— Begin —
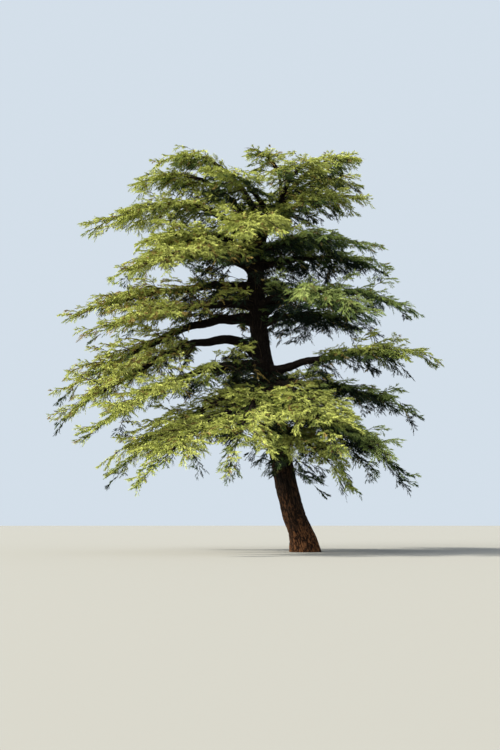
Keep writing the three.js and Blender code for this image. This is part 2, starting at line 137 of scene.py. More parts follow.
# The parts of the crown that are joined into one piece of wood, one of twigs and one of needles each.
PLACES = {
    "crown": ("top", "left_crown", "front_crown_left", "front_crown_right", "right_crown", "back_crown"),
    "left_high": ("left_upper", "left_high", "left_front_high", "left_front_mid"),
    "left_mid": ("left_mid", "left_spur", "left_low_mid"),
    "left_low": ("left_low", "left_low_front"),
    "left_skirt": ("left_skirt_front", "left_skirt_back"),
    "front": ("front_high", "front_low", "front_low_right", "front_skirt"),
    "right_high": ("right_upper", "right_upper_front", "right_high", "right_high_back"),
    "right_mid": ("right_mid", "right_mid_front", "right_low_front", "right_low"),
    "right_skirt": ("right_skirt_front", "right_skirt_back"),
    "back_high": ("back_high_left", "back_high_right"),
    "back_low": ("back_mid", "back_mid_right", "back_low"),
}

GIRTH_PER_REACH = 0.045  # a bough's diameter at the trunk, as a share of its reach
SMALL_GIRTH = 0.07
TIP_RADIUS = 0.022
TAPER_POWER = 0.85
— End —
GOAL OF THE EXERCISE: Give back the whole listing, word for word.

ANSWER FOR THE TASK:
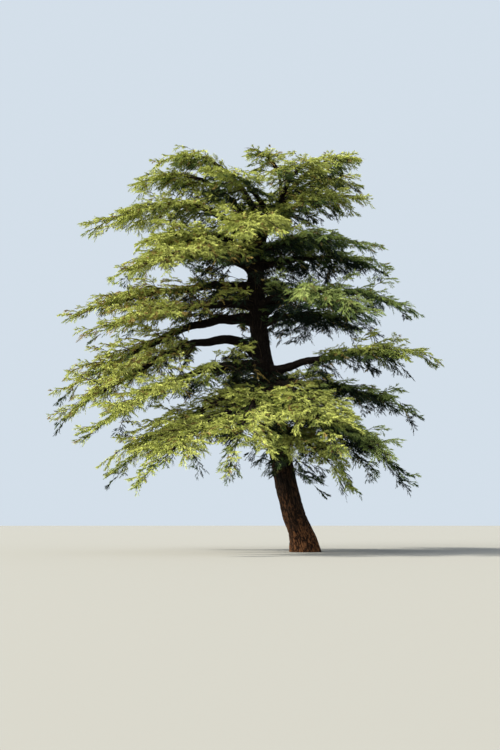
Keep writing the three.js and Blender code for this image. This is part 2, starting at line 137 of scene.py. More parts follow.
# The parts of the crown that are joined into one piece of wood, one of twigs and one of needles each.
PLACES = {
    "crown": ("top", "left_crown", "front_crown_left", "front_crown_right", "right_crown", "back_crown"),
    "left_high": ("left_upper", "left_high", "left_front_high", "left_front_mid"),
    "left_mid": ("left_mid", "left_spur", "left_low_mid"),
    "left_low": ("left_low", "left_low_front"),
    "left_skirt": ("left_skirt_front", "left_skirt_back"),
    "front": ("front_high", "front_low", "front_low_right", "front_skirt"),
    "right_high": ("right_upper", "right_upper_front", "right_high", "right_high_back"),
    "right_mid": ("right_mid", "right_mid_front", "right_low_front", "right_low"),
    "right_skirt": ("right_skirt_front", "right_skirt_back"),
    "back_high": ("back_high_left", "back_high_right"),
    "back_low": ("back_mid", "back_mid_right", "back_low"),
}

GIRTH_PER_REACH = 0.045  # a bough's diameter at the trunk, as a share of its reach
SMALL_GIRTH = 0.07
TIP_RADIUS = 0.022
TAPER_POWER = 0.85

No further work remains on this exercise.